We determine that the trial court erred by dismissing Angelo's claim as barred by the ordinance's administrative remedies exhaustion requirement. Accordingly, there was nothing preventing the court from exercising its power to issue a declaratory judgment.
Reversed and remanded.
WALLACE, J., Concurs.
ALTENBERND, J., Concurs specially.
ALTENBERND, Judge, Specially concurring.
I agree that it may be useful to have the trial court fully consider the constitutionality of these local ordinances before this court considers the issue. But it should be clear that we are remanding this case to have the trial court resolve the constitutional issue that we decline to reach in this opinion.
The main substantive issue in this case, as alleged in the second amended complaint, is whether Angelo's has a vested right to have its applications for conditional use permits for a sanitary landfill determined under the comprehensive plan and land development code in effect at the time its applications were filed. In count one of this complaint, Angelo's alleges that Pasco County is equitably estopped from requiring Angelo's to comply with changes in the comprehensive plan and land development code that substantially alter its rights.
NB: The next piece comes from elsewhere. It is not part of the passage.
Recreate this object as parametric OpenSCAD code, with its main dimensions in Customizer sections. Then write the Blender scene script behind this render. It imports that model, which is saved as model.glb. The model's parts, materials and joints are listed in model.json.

It is undisputed that Angelo's would be entitled to bring the action alleged in count one in circuit court in many counties in this state, including several in the Second District. However, Pasco County has enacted ordinances adopting amendments to the land development code that require persons in doubt as to their vested rights to seek an "administrative remedy." As amended, the land development code designates the elected Board of County Commissioners to sit as a quasi-judicial board to determine whether a landowner like Angelo's has vested rights.
Count two of the second amended complaint seeks a declaration that these provisions of the county land development code are unconstitutional for several reasons. It should be obvious that the primary argument is that the amendments to the county ordinances conflict with the proper constitutional jurisdiction of the courts under article V of the Florida Constitution.
Pasco County moved to dismiss the second amended complaint. As to count one, it argued that the circuit court lacked subject matter jurisdiction because Angelo's had not exhausted the above-described administrative remedy. As to count two, in a somewhat circular argument, it claimed that courts have consistently recognized the need to exhaust administrative remedies and that there is no need to examine the constitutionality of this procedure.
The order on appeal dismissed count one because Angelo's had not exhausted its administrative remedies and dismissed count two for failure to state a cause of action. In other words, as to count one the circuit court enforced the amendments that Angelo's sought to declare unconstitutional in count two. I agree with the majority that the circuit court erred in explaining that it was dismissing count two for failure to state a cause of action.
Our reversal will allow the parties to present these difficult constitutional issues to the circuit court in a thorough and orderly fashion. Hopefully, the circuit court will prepare an order addressing all of the constitutional theories. It seems obvious that this court will only be a way station on the trip to the supreme court to resolve these issues that affect one or more classes of constitutional officers.